Concerning possible changes that might serve to make board audit committee service more attractive and more effective, our recommendations are categorized into those pertaining to talent, training and tools, respectively.

Regarding talent, it is noted that historically, and still, invitations to join board audit committees have been made to senior level, highly accomplished, and sometimes marquee-worthy financial executives, either in the final phases of active careers or recently retired from high profile positions.
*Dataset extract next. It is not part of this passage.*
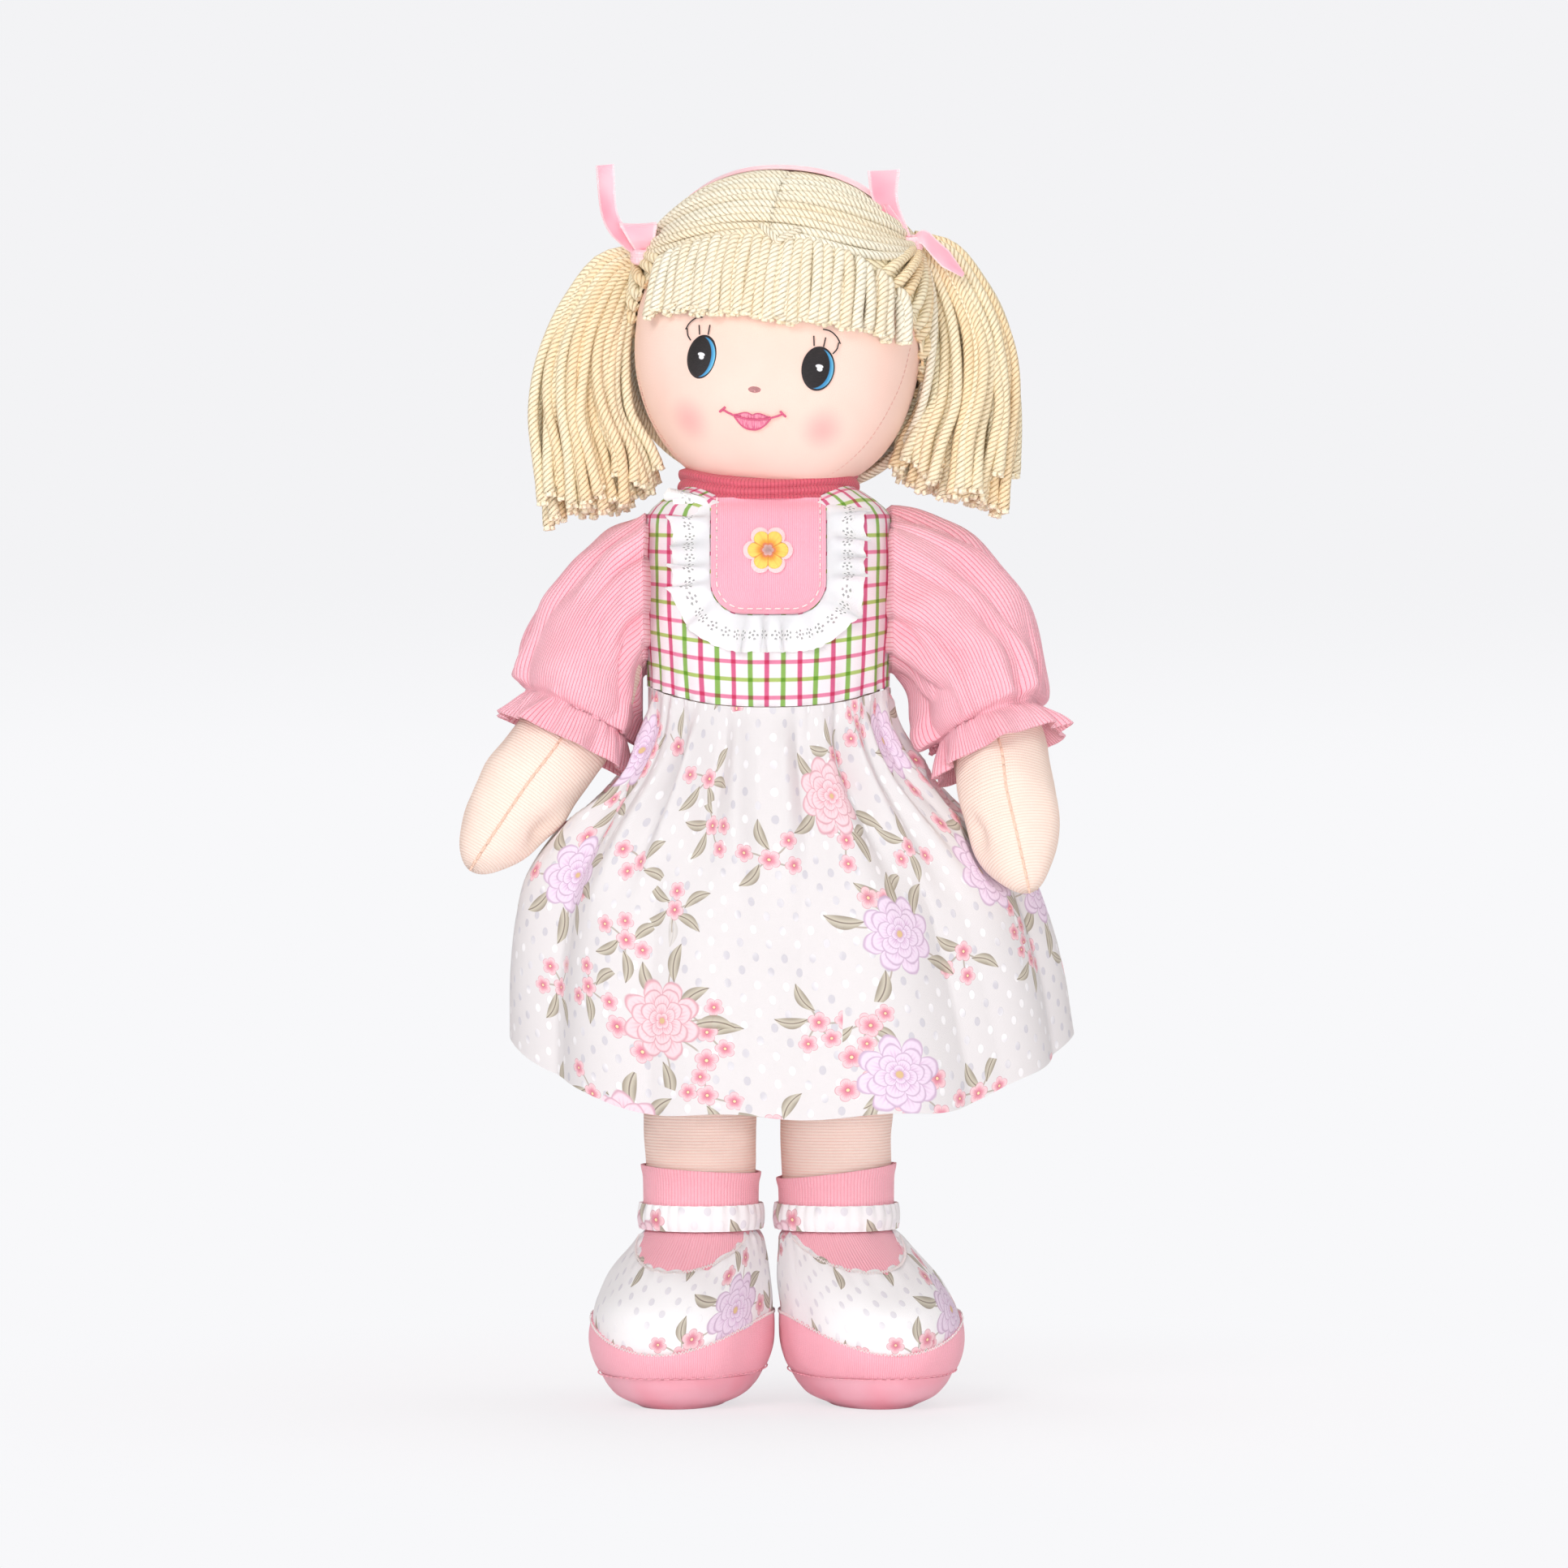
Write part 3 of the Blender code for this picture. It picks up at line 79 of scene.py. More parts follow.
# %% Sizes
LAYER_GAP = 0.0004
YARN = 0.0055
FOOT_HEIGHT = 0.083
FOOT_WIDTH = 0.086
FOOT_LENGTH = 0.114
FOOT_SETBACK = 0.022
FOOT_YAW = math.radians(12)
FOOT_OUTSET = 0.0082
FOOT_SWAY = 0.004
SOLE_HEIGHT = 0.016
LEG_LENGTH = 0.159
LEG_RADIUS = 0.028
ANKLE_RADIUS = 0.0262
LEG_SPACING = 0.066
SOCK_HEIGHT = 0.030
HIP_RADIUS = 0.038
HIP_WIDTH = 0.112
TORSO_LENGTH = 0.1355
TORSO_WIDTH = 0.116
TORSO_DEPTH = 0.080
TORSO_POWER = 2.6
LEG_PIVOT = 0.242
SIT_PIVOT = 0.3005
NECK_PIVOT = 0.455
SHOULDER_HEIGHT = 0.394
ARMHOLE_REACH = 0.060
SIDES = {"left": 1, "right": -1}
ONE_TURN = 6.28
UP = np.array((0.0, 0.0, 1.0))
BACK = np.array((0.0, 1.0, 0.0))

# %% [markdown]
# ## Surfaces from grids
# A soft surface is a grid of points: the rows run up the piece and the columns run round it,
# anticlockwise. That order makes every face point outward. The UV map holds lengths in metres,
# so a knit or a print keeps its scale on every piece.


# %% Grid helpers
def table(rows, place):
    """Read a table at many places: a smooth cubic through its rows, one value per column."""
    data = np.asarray(rows, dtype=float)
    knots, values = data[:, 0], data[:, 1:]
    slopes = np.gradient(values, knots, axis=0)
    at = np.clip(np.asarray(place, dtype=float), knots[0], knots[-1])
    cell = np.clip(np.searchsorted(knots, at, side="right") - 1, 0, len(knots) - 2)
    width = (knots[cell + 1] - knots[cell])[..., None]
    t = (at - knots[cell])[..., None] / width
    curve = values[cell] * (2 * t**3 - 3 * t**2 + 1) + values[cell + 1] * (3 * t**2 - 2 * t**3)
    curve = curve + slopes[cell] * width * (t**3 - 2 * t**2 + t)
    curve = curve + slopes[cell + 1] * width * (t**3 - t**2)
    return np.moveaxis(curve, -1, 0)


def around(count):
    """Angles once round, anticlockwise."""
    return np.linspace(0, 2 * math.pi, count, endpoint=False)


def column(values):
    """Values down a column, to meet a row of angles as a grid."""
    return np.asarray(values, dtype=float)[:, None]


def steps(start, end, count):
    """Evenly spaced values down a column."""
    return column(np.linspace(start, end, count))


def stack(x, y, z):
    """One grid of points from three that spread over each other."""
    return np.stack(np.broadcast_arrays(x, y, z), axis=-1).astype(float)


def unit(vectors):
    """The same directions at length 1."""
    return vectors / np.maximum(np.linalg.norm(vectors, axis=-1, keepdims=True), 1e-9)


def oval(angle, half_x, half_y, power=2.0):
    """|x / half_x|^power + |y / half_y|^power = 1, at angles round it."""
    cosine, sine = np.cos(angle), np.sin(angle)
    x = half_x * np.sign(cosine) * np.abs(cosine) ** (2 / power)
    return x, half_y * np.sign(sine) * np.abs(sine) ** (2 / power)


def normals_of(grid, closed=True):
    """Outward directions: across the columns, crossed with up the rows."""
    up = np.gradient(grid, axis=0)
    if closed:
        across = np.roll(grid, -1, axis=1) - np.roll(grid, 1, axis=1)
    else:
        across = np.gradient(grid, axis=1)
    return unit(np.cross(across, up))


def pushed(grid, depth):
    """Each point moved outward by its depth."""
    return grid + normals_of(grid) * (depth + 0 * grid[..., 0])[..., None]


def ripple(points, wavelength, seed):
    """A smooth random field between about -1 and 1: the mean of nine waves across space."""
    rng = np.random.default_rng(seed)
    waves = unit(rng.normal(size=(9, 3))) * 2 * math.pi / wavelength
    waves = waves * rng.uniform(0.6, 1.5, (9, 1))
    phases = rng.uniform(0, 2 * math.pi, 9)
    return np.sin(points @ waves.T + phases).mean(axis=-1) * 2


def smooth(value, low, high):
    """0 below low, 1 above high and an S-curve between."""
    t = np.clip((value - low) / (high - low), 0, 1)
    return t * t * (3 - 2 * t)


def bump(away, width):
    """1 in the middle, falling off as exp(-(away / width)^2)."""
    return np.exp(-((away / width) ** 2))


def turned_by(angle, start):
    """How far angles lie from a start, from -pi to pi."""
    return np.angle(np.exp(1j * (angle - start)))


def run_of(path):
    """The length along a path up to each of its points."""
    return np.concatenate(([0], np.cumsum(np.linalg.norm(np.diff(path, axis=0), axis=1))))


def read_path(path, run, at):
    """Points of a path at lengths along it."""
    return np.stack([np.interp(at, run, path[:, axis]) for axis in range(3)], axis=-1)


def flat_uv(u, v, wrap=False):
    """A UV grid from two that spread over each other, with its first column again at the end."""
    grid = stack(u, v, 0)[..., :2]
    return np.concatenate((grid, grid[:, :1]), axis=1) if wrap else grid


print("helpers ready")


# %% Meshes from grids
def lengths_uv(grid, closed):
    """UV in metres: arc length round each row from its middle, and up the columns."""
    wrapped = np.concatenate((grid, grid[:, :1]), axis=1) if closed else grid
    across = np.linalg.norm(np.diff(wrapped, axis=1), axis=-1)
    across = np.concatenate((np.zeros((len(grid), 1)), np.cumsum(across, axis=1)), axis=1)
    across = across.mean(axis=0)[None] * np.ones((len(grid), 1))
    rise = np.linalg.norm(np.diff(wrapped, axis=0), axis=-1).mean(axis=1)
    return flat_uv(across, column(np.concatenate(([0], np.cumsum(rise)))))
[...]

Although most, if not all, of these individuals had distinguished career achievements to their credit, and certainly qualified, consistent with current Sarbanes-Oxley-imposed rules, as being financially literate, more than a few had already plateaued in terms of acquiring new skills, and some viewed the appointment as something of an honorific. (Indeed, a review of the audit committee membership of companies caught up in major financial frauds is instructive in this regard: examples include Conrad Black’s Hollinger newspaper empire featuring former Illinois governor James Thompson on its audit committee; and Enron, whose committee included distinguished emeritus professor of accounting Robert Jaedicke.) If audit committees are to become active proponents of corporate financial reporting probity and transparency, the balance of influence needs to be shifted from these elder statesmen to youthful, but proven and skilled strivers.
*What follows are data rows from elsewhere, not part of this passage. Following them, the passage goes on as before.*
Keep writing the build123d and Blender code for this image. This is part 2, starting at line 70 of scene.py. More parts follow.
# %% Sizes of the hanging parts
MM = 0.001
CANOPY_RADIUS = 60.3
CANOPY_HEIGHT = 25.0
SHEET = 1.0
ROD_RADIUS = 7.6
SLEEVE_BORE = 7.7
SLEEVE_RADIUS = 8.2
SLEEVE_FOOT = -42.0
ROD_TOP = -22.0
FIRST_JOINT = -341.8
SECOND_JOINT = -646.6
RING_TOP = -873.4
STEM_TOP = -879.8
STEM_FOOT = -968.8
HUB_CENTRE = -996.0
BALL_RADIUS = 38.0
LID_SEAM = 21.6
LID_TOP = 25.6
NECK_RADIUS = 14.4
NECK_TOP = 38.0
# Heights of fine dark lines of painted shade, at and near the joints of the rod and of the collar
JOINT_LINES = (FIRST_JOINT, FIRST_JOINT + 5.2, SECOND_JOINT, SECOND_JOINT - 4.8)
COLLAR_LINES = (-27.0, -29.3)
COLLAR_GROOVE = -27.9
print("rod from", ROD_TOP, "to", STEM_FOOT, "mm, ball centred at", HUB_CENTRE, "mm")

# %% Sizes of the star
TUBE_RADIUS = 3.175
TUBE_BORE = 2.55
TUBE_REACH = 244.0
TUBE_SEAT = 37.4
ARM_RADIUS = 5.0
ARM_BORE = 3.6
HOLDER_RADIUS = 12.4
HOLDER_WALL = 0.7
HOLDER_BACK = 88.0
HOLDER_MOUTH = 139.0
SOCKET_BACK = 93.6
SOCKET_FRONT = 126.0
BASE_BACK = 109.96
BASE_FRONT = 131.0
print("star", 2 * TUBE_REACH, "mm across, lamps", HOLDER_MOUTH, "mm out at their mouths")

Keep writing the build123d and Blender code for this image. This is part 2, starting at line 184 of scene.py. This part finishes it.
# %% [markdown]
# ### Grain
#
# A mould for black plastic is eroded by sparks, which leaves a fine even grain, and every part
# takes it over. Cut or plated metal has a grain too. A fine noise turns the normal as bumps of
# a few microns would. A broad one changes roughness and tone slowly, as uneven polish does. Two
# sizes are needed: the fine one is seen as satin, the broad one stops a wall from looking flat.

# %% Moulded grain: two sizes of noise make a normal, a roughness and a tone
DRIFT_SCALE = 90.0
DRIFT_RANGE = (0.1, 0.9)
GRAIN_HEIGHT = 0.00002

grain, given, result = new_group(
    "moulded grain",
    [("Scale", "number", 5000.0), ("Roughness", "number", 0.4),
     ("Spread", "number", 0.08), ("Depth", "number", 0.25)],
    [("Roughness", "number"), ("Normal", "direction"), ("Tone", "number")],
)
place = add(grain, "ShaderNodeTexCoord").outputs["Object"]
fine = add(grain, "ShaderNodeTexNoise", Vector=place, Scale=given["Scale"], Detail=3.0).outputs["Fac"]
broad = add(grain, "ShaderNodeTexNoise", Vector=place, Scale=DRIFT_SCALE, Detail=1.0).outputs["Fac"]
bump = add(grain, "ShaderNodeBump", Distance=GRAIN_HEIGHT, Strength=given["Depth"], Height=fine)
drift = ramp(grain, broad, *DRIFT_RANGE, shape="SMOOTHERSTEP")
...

Where to obtain such talent at a time when, reportedly, fewer are willing to serve? One thought is to focus on younger, technically-oriented accounting practitioners, those steeped in current best practices in the areas of financial reporting, auditing, risk management, and fraud detection. Experienced forensic accountants and mid-career Big Four (or Bigger Six) national office audit experts – such as those who have refined new audit techniques and consulted on reporting issues with a wide range of client reporting entities, would be two promising groups from which to recruit committee members.
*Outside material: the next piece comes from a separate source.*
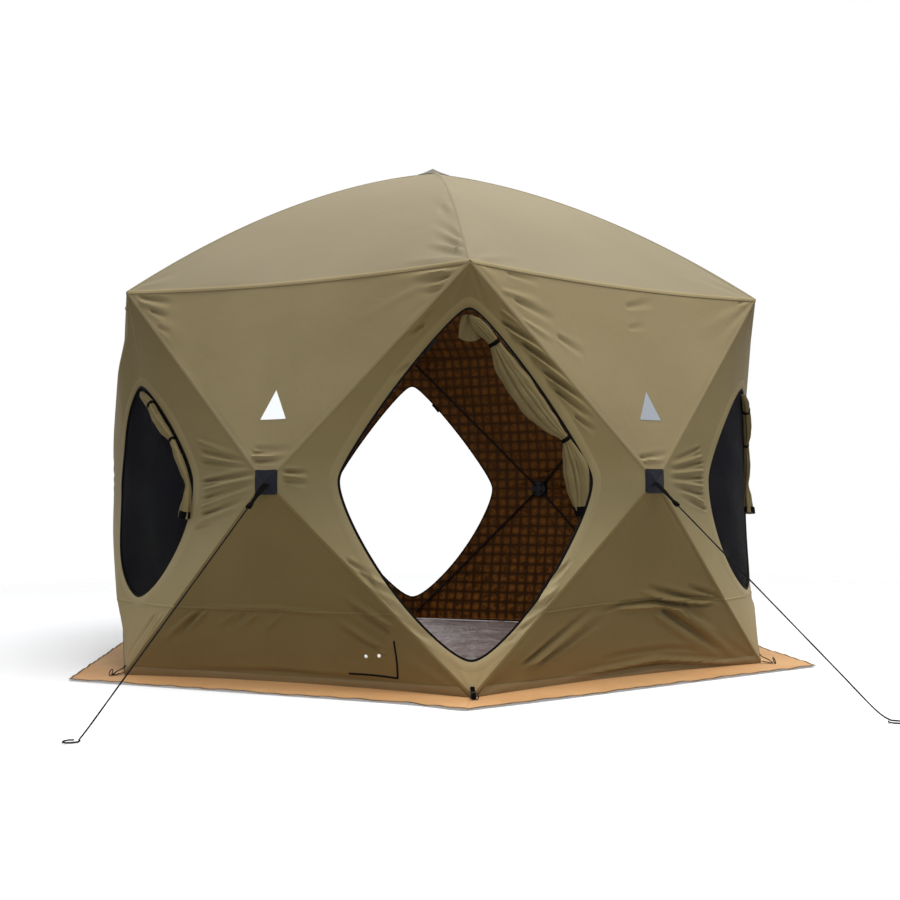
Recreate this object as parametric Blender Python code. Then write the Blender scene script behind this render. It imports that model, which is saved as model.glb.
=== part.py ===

New audit committee recruits, regardless of background, need training, something rarely offered. Financial reporting requirements, GAAP and SEC, are both complex and continuously evolving (some of the newer such demands are noted below), and even experienced and literate board members, with the possible exception of those freshly arrived from technical roles in public accounting, need “boot camp” training on a broad range of reporting rules, with emphasis on those that are industry-specific to their new entity relationships. Top technical experts from both academia and the major CPA firms can provide such guidance. Additionally, new (and existing) committee members need to be seriously educated on the goals, techniques, and responsibilities of the internal and external audit functions, without which oversight of the overall auditing process cannot be effective.

Finally, audit committee members, no less than most currently engaged auditors, need to be educated and trained on a wide range of cutting edge audit tools, from statistical sample selection, to evidence evaluation, to testing methodologies, to internal control and other risk factor assessments, and to the behavioral components of fraud risk. For example, there are a variety of fraud risk models that have been proposed (and occasionally used, effectively) but which remain largely unknown to practitioners, some of which address, e.g., the extraordinary risks attendant to so-called “dark triad” personality types that have been found to be about four times more prevalent among corporate executives than among the general population, and which greatly increase the risk of the fraudulent financial reporting that now claims as much as 6% of our nation’s GDP. The audit committee oversees audit examinations, and as with any oversight or managerial situation, one cannot supervise what one does not understand how to execute. New and powerful tools can empower board members to not only oversee, but to actively contribute to the advancement of the auditors’ art.

One further observation: just as boards of directors commonly engage outside legal counsel to advise them, audit committees are not precluded from obtaining the assistance of “special accounting counsel” to advise, on a regular basis, regarding the matters cited above. Such counsel would not be provided by the entity’s independent auditors, who could be compromised by such potentially conflicting roles, but qualified technically-oriented senior members of other public accounting and consulting firms, as well as academicians, provide a large pool of talent that could provide the independent views needed.

Preparing audit committees for forthcoming changes in GAAP and auditing

Finally, with a more immediate focus, certain very material changes in US GAAP requirements (largely, although not precisely, mirrored by international financial reporting standards) will pose major challenges to even the most skilled audit committee members now serving. In the authors’ opinion, the most daunting of these near-term changes are as follow:

  • A complete overhaul of how companies will account for and disclose details regarding the revenue they earn from customers and the contractual relationships that give rise to that revenue. Upon implementing this new revenue recognition standard

    [1], many, if not most companies will be recognizing new contract assets and/or contract liabilities that are not being recognized currently under the existing rules. In addition, adoption of the new standard will necessitate that management make estimates and judgments regarding future outcomes that it is not currently required to make. Implementation of this standard will require substantial cost and effort on the part of most companies including conducting a thorough legal review of the terms of sales contracts to which the company is a party.

  • A new model for accounting for leases[2] that will require lessees to, for the first time, recognize leases that have a term of one year or more as both assets and liabilities on the company’s balance sheet.   The liability will represent the present value of the future minimum rentals due under the lease and the corresponding asset will represent the intangible right to use the property that is owned by the lessor and being leased to the lessee.

  • A new model for computing expected lifetime credit losses[3] at the inception of a loan or account receivable that will, for many reporting entities, result in increases in their allowance for credit losses and a corresponding increase in recognized expense from those estimated losses.

The technical changes that audit committee members must monitor are not limited to those made by the Financial Accounting Standards Board (FASB), the standard-setter responsible for accounting standards. The audit regulator, the Public Company Accounting Oversight Board (PCAOB) has been considering changes to the standards governing the conduct of independent audits that would affect both the content of the auditors’ report on the financial statements and the company’s internal control effectiveness, but would also require auditing firms to be more transparent in disclosing to audit committees firm-specific and engagement-specific results of certain measures of audit quality that the PCAOB refers to as Audit Quality Indicators (AQI).[4] Should the PCAOB adopt such a requirement, this will pressure audit committees to compare their incumbent auditor’s metrics with those of its competitors, which would undoubtedly result in an increase in the frequency of companies retendering their audits.

Many complex changes are about to be mandated, and these will impose even greater demands on audit committees, already stressed and in need of infusions of new talent. With attention to talent recruitment, training and ongoing support, this should be eminently possible to obtain.